What club or activity are you looking most forward to in business school? I’m looking forward to being involved in Tepper Women in Business because I want to be a part of an organization that is actively seeking to empower women and support equity in the workplace.
What was the most challenging question you were asked during the admissions process? With your experience and professional growth, why an MBA now?
What led you to pursue an MBA at this point in your career? I wanted to meet new people and hear new ideas from folks from a variety of backgrounds. Additionally, I was not a business major in my undergrad and I always felt like I was missing some of the foundational knowledge that an MBA would provide. I had toyed with the idea of an MBA for a number of years but then realized that I wanted to transition in to more of a product management role or consulting role, and Tepper seemed like a great place to be for that.
What other MBA programs did you apply to? I applied to UCLA, Berkeley, and Columbia.
How did you determine your fit at various schools? I wanted to prioritize schools that had a collaborative culture. It was important to me to attend a program where there were no sharp elbows, and where I felt like I was part of a community. In order to understand the culture of the different schools. I talked to students who had attended the program and looked for keywords when they described their experiences. I also paid attention to what they highlighted and emphasized in our conversations, because that told me a lot about what was important to the school and to the students. I also looked at the coursework and the syllabi for some of the classes to see how relevant the content was to the things that I was interested in. Lastly, I paid a lot of attention to the recruiters that came to the school. Tepper has built some great relationships with a variety of companies that I am interested in and really helps students navigate the recruitment process.
What was your defining moment and how did it shape who you are? After college, I found out that the local adult school had a shortage of GED tutors. I volunteered, confident and ready to help. Math was math, and in my hubris, I didn’t realize the challenges in teaching adult learners.
The experience was eye-opening. They hardly knew their multiplication tables. The seemingly-Sisyphean journey towards a GED was daunting, both for me and for the students working multiple jobs, caring for families, and going to school. But I quickly learned that this population holds some of the most resilient and motivated people. Coming back to high school as an adult is not easy, but these students recognized the larger impact of their education—on themselves and their children.

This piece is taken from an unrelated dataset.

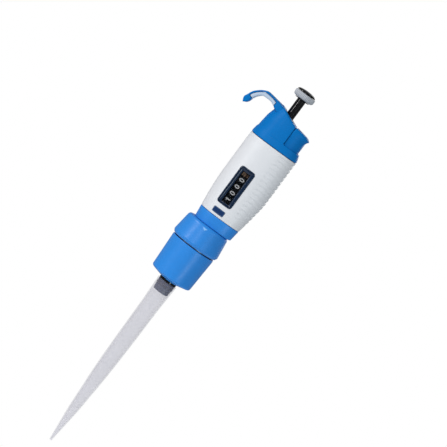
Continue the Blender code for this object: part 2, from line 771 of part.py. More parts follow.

I’m most proud of my work with Michelle, 55 years old and desperately wanting her GED. She had unsuccessfully attempted to get it thirty years earlier. When I began to tutor her, she had failed math four times, hit a ceiling at work due to her lack of education, and had low self-confidence. Sessions devolved into, “How will I make it? Am I going to fail?” I slowly became a counselor, helping her set attainable goals and seeking ways to make the math more relevant. We talked about new career possibilities, all while working through sines, cosines, and the dreaded slope-intercept equation.
Eight months later, she passed! Looking back, I don’t believe the earlier failures were entirely due to a lack of ability; her own inhibitions played a significant role. More than anything, she needed a cheerleader to help build her confidence. Hearing that she had passed the test solidified my belief that meaningful educational experiences that are contextual and practical will help build confidence in students (no matter the age). This helped to solidify my commitment and interest in the mission of increasing equity and access in education.
Where do you see yourself in ten years? I want to pursue a career in building collaborative educational ecosystems—made up of schools, colleges, private/public enterprises, and policymakers—to develop meaningful educational pathways for all segments of the population. With a rapidly evolving technological landscape, I would like to run my own organization that focuses on developing a collaborative ecosystem that includes K-12 schools, colleges, and private/public enterprises to narrow the skills gap and prepare students for the future.